Formée à l’École de Police de Lausanne en 1996, elle entame sa carrière dans les unités d’intervention, puis rejoint Police-secours. En 2001, elle intègre la Police judiciaire, où elle effectue une année à la brigade des stupéfiants avant d’être affectée à la brigade des mœurs en tant qu’inspectrice. Elle y est nommée adjointe de brigade en 2006.
Tout au long de son parcours, elle suit de nombreuses formations spécialisées : prise en charge des victimes majeures et mineures, agressions sexuelles, mauvais traitements, typologie des auteur·e·s, ainsi que des cours cadres dispensés par l’Institut suisse de Police.
Aujourd’hui, elle pilote l’USPV, qui a notamment mis en place des suivis pour les victimes de violences domestiques, de conflits au sein de couples ou d’ex-couples (sans distinction de genre), de harcèlement obsessionnel et de harcèlement dans l’espace public.
Dans votre travail quotidien, êtes-vous souvent confrontée à des victimes de violences dont les faits ne peuvent pas, ou pas encore, être poursuivis pénalement ?
Oui, très régulièrement, nous rencontrons des personnes ayant fait l’objet de harcèlement. À travers ce phénomène, il est parfois possible de déposer plainte, mais pas toujours.
Pour vous donner un exemple, lorsqu’une personne reçoit des cadeaux non désirés ou qu’elle se fait suivre dans la rue, il n’y a pas matière au dépôt de plainte. En revanche, si une personne doit en arriver à modifier ses habitudes quotidiennes pour éviter de croiser le harceleur ou la harceleuse, elle pourra alors déposer plainte pour « contrainte ».
Même en l’absence de plainte, nous recevons les personnes qui le souhaitent dans nos locaux « hors murs Police » qui sont situés au centre-ville de Lausanne. Dans ce lieu, nous recevons exclusivement des victimes, qui sont parfois accompagnées d’une personne de confiance.
Comment expliquez-vous la situation à ces personnes ? Que leur dites-vous pour ne pas les décourager ou aggraver leur sentiment d’abandon ?
Depuis 2022, notre Unité gère des situations particulières telles que le « stalking » ou le harcèlement dans l’espace public. Lorsque cela est possible et que la victime le souhaite, nous enregistrons la plainte et effectuons l’enquête qui en découle.
Si le dépôt de plainte n’est pas possible ou que la victime ne souhaite pas déposer plainte, selon la situation, et avec son accord, nous convoquons l’auteur·e à l’Hôtel de Police. Nous allons entamer la discussion pour faire en sorte de raisonner l’auteur·e afin qu’il ou elle cesse d’importuner l’autre personne. Nous travaillons en préliminaire Police et cette méthode fonctionne vraiment très bien. Je précise que nous ne faisons pas de médiation.

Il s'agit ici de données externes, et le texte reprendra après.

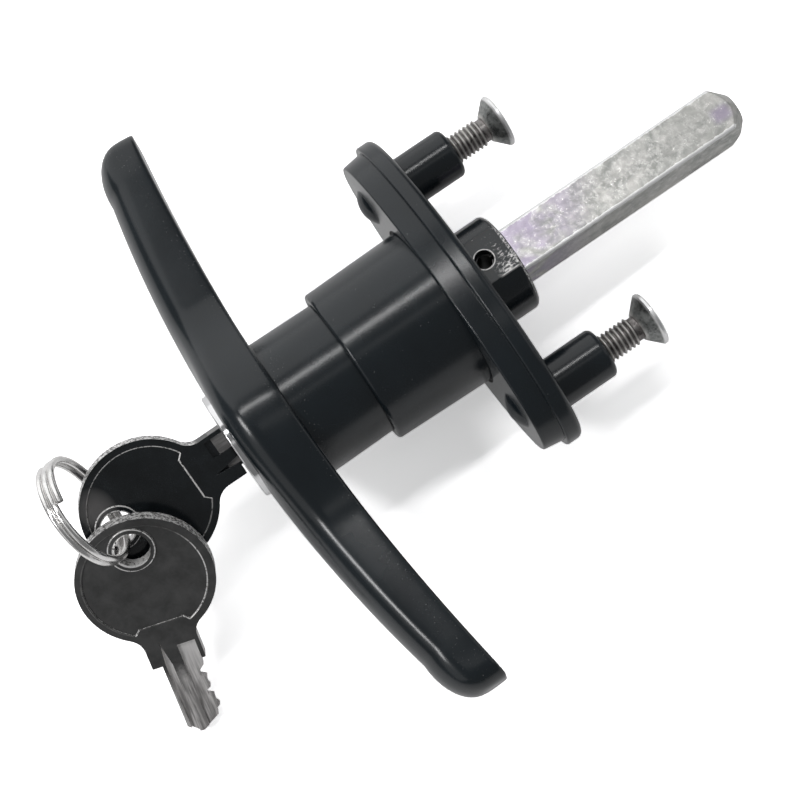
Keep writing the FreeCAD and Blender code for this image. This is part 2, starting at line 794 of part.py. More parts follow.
def lower_tip(start):
    """The slope under the blade's tip."""
    end = start + blade_len
    under = -blade_low - 1
    points = [(end, tip_low), (end - tip_low_run, -blade_low), (end - tip_low_run, under),
              (end + 1, under), (end + 1, tip_low)]
    return prism(points, -bow_t, bow_t)


def face_milling(start):
    """What the cutters take from one face: the step beside the teeth and the groove."""
    end = start + blade_len + 1
    strip_end = start + finger_len + finger_gap
    step = prism([(start - mill_back, mill_low), (end, mill_low), (end, blade_high + 1),
                  (strip_end, blade_high + 1), (strip_end, mill_high),
                  (start - mill_back, mill_high)], mill_web_t / 2, bow_t)
    groove_high = groove_low + groove_w
    groove = prism([(start - groove_start, groove_low + 0.4), (start, groove_high),
                    (end, groove_high), (end, groove_low), (start, groove_low)],
                   blade_t / 2 - groove_depth, bow_t)
    return step.fuse(groove)


def key():
    body = key_plate()
    start = bow_to_neck_end
    blade = Part.makeBox(blade_len + 3, blade_low + blade_high, blade_t,
                         V(start - 3, -blade_low, -blade_t / 2))
    finger = Part.makeBox(finger_len + 1, neck_half_w - mill_high, bow_t,
                          V(start - 1, mill_high, -bow_t / 2))
    body = body.fuse(blade).fuse(finger)
    body = body.cut(toothed_edge(start)).cut(lower_tip(start))
    front = face_milling(start).fuse(sunk_field())
    body = body.cut(front).cut(front.mirror(ORIGIN, V(0, 0, 1)))
    return body.cut(Part.makeCylinder(ring_hole_r, 2 * bow_t, V(-ring_hole_offset, 0, -bow_t)))


def key_frame():
    """First key's placement: blade along +Y, across and out turned with the keyway."""
    across = turn_point(1, keyway_angle_deg, 0)
    return frame_placement(V(0, bow_y, 0), Y_AXIS, across, Y_AXIS.cross(across))


def ring_geometry():
    """Centre, axis and direction to the first key, in the first key's frame."""
    axis = V(*split_ring_axis).normalize()
    spoke = V(*ring_to_key_1)
    spoke = (spoke - axis * spoke.dot(axis)).normalize()
    wire_point = V(-ring_hole_offset, 0, 0) - V(*hole_1_off_wire)
    return wire_point - spoke * split_ring_r, axis, spoke


def ring_point(angle_deg):
    """Point on the ring's middle line and the wire's direction there."""
    centre, axis, spoke = ring_geometry()
    turned_spoke = FreeCAD.Rotation(axis, angle_deg).multVec(spoke)
    return centre + turned_spoke * split_ring_r, axis.cross(turned_spoke)


def split_ring():
    """Turns of round wire side by side, with the ends away from the keys."""
    centre, axis, spoke = ring_geometry()
    coil = flat_coil(split_ring_r, ring_coil_pitch, ring_half_turns, ring_wire_r)
    coil.translate(V(0, 0, -ring_coil_pitch * ring_half_turns / 4))
    first = FreeCAD.Rotation(axis, ring_start_deg).multVec(spoke)
    return moved(coil, key_frame().multiply(frame_placement(centre, first, axis.cross(first), axis)))


def second_key(shape):
    """Hang a key on the ring beside the first."""
    along = V(*key_2_along).normalize()
    across = V(*key_2_across)
    across = (across - along * across.dot(along)).normalize()
    out = along.cross(across)
    wire_point = ring_point(key_2_round_ring_deg)[0]
    off = hole_2_off_wire
    hole = wire_point + along * off[0] + across * off[1] + out * off[2]
    centre = hole + along * ring_hole_offset
    return moved(shape, key_frame().multiply(frame_placement(centre, along, across, out)))


def build():
    save("base_housing", base_housing())
    save("mounting_screws", Part.makeCompound([screw(z) for z in post_places]))
    save("handle_casting", handle_casting())
    save("square_shaft", square_shaft())
    save("cross_pin", cross_pin())
    save("thrust_washer", thrust_washer())
    save("wave_washer", wave_washer())
    save("retaining_ring", retaining_ring())
    save("lock_bezel", lock_bezel())
    save("lock_shell", lock_shell())
    save("lock_plug", lock_plug())
    for i in range(wafer_count):
        save("wafer_" + str(i + 1), wafer(i))
    save("wafer_springs", Part.makeCompound([wafer_spring(i) for i in range(wafer_count)]))
    save("drive_cam", drive_cam())
    save("cam_screw", cam_screw())
    save("locking_bolt", locking_bolt())
    save("key_1", moved(key(), key_frame()))
    save("key_2", second_key(key()))
    save("split_ring", split_ring())
    for name, angle in (("ring in key 1", 0.0), ("key 2 on ring", key_2_round_ring_deg)):
        point, along = ring_point(angle)
        placement = key_frame()
        print(name, placement.multVec(point), placement.Rotation.multVec(along))


build()
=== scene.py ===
"""Looks for the T-handle lock: coated castings, plated steel, keys, light and camera."""

import math

import bmesh
import bpy
from mathutils import Matrix, Vector


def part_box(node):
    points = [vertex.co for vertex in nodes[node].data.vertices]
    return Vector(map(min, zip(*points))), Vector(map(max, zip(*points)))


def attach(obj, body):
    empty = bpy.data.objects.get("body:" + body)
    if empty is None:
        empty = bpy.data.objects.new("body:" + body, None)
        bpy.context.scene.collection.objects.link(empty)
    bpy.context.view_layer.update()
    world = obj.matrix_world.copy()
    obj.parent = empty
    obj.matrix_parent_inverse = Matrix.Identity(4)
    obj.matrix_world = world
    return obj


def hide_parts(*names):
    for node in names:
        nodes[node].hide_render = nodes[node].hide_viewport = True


MM = 0.001

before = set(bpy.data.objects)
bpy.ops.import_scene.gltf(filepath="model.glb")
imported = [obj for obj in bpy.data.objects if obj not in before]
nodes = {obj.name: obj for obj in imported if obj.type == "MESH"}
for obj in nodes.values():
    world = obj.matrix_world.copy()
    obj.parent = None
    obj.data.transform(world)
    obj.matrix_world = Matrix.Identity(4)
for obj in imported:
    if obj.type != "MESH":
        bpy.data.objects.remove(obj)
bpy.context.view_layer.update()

# The photograph's camera, in the part's frame
CAMERA_TURN = math.radians(16.197)
CAMERA_DIP = math.radians(3.889)
CAMERA_ROLL = math.radians(-0.471)
PICTURE_TURN = math.radians(34.75)
CAMERA_TARGET = Vector((0, -20.45, -8.914)) * MM
CAMERA_DISTANCE = 295.16 * MM
CAMERA_CLIP = (0.01, 10.0)
FOCAL_PX = 1871.49
PICTURE_PX = 800
SENSOR_MM = 36.0


def camera_axes():
    """Directions of the photograph: right, down, and from the object to the camera."""
    toward = Vector((math.cos(CAMERA_DIP) * math.cos(CAMERA_TURN), -math.sin(CAMERA_DIP),
                     -math.cos(CAMERA_DIP) * math.sin(CAMERA_TURN)))
    along = toward.cross(Vector((math.sin(CAMERA_TURN), 0, math.cos(CAMERA_TURN)))).normalized()
    if along.y < 0:
        along.negate()
    below = along.cross(toward)
    if below.z > 0:
        below.negate()
    c, s = math.cos(CAMERA_ROLL), math.sin(CAMERA_ROLL)
    return c * along + s * below, c * below - s * along, toward


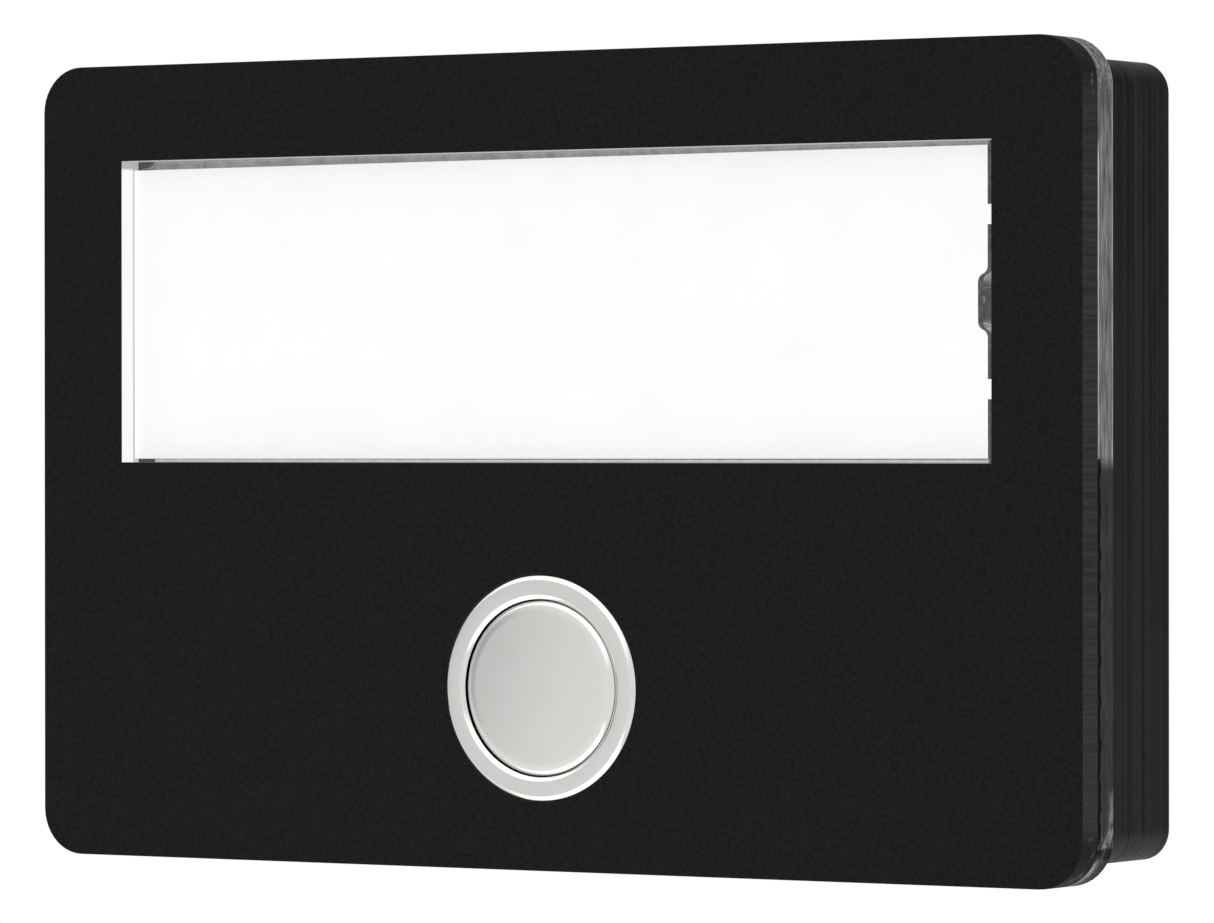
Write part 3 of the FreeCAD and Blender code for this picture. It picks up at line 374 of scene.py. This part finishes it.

Notre but est de faire en sorte que la victime puisse avoir toutes les cartes en main sur ce qui est possible de faire ou pas. Au-delà de l’écoute, il est aussi très important d’identifier, dès le départ, ce que souhaite la victime.
Quelles sont les ressources vers lesquelles vous orientez les personnes en souffrance, notamment quand elles ne rentrent pas dans le cadre légal classique ?
Toutes les victimes qui font appel aux services de Police sont orientées auprès de la LAVI, pour autant qu’elles soient reconnues comme telles.
En ce qui concerne le harcèlement dans l’espace public, pour la plupart des cas, les victimes ne peuvent pas bénéficier de la LAVI. Nous allons donc effectuer un « suivi » dans nos locaux « hors murs Police » afin de les conseiller au mieux.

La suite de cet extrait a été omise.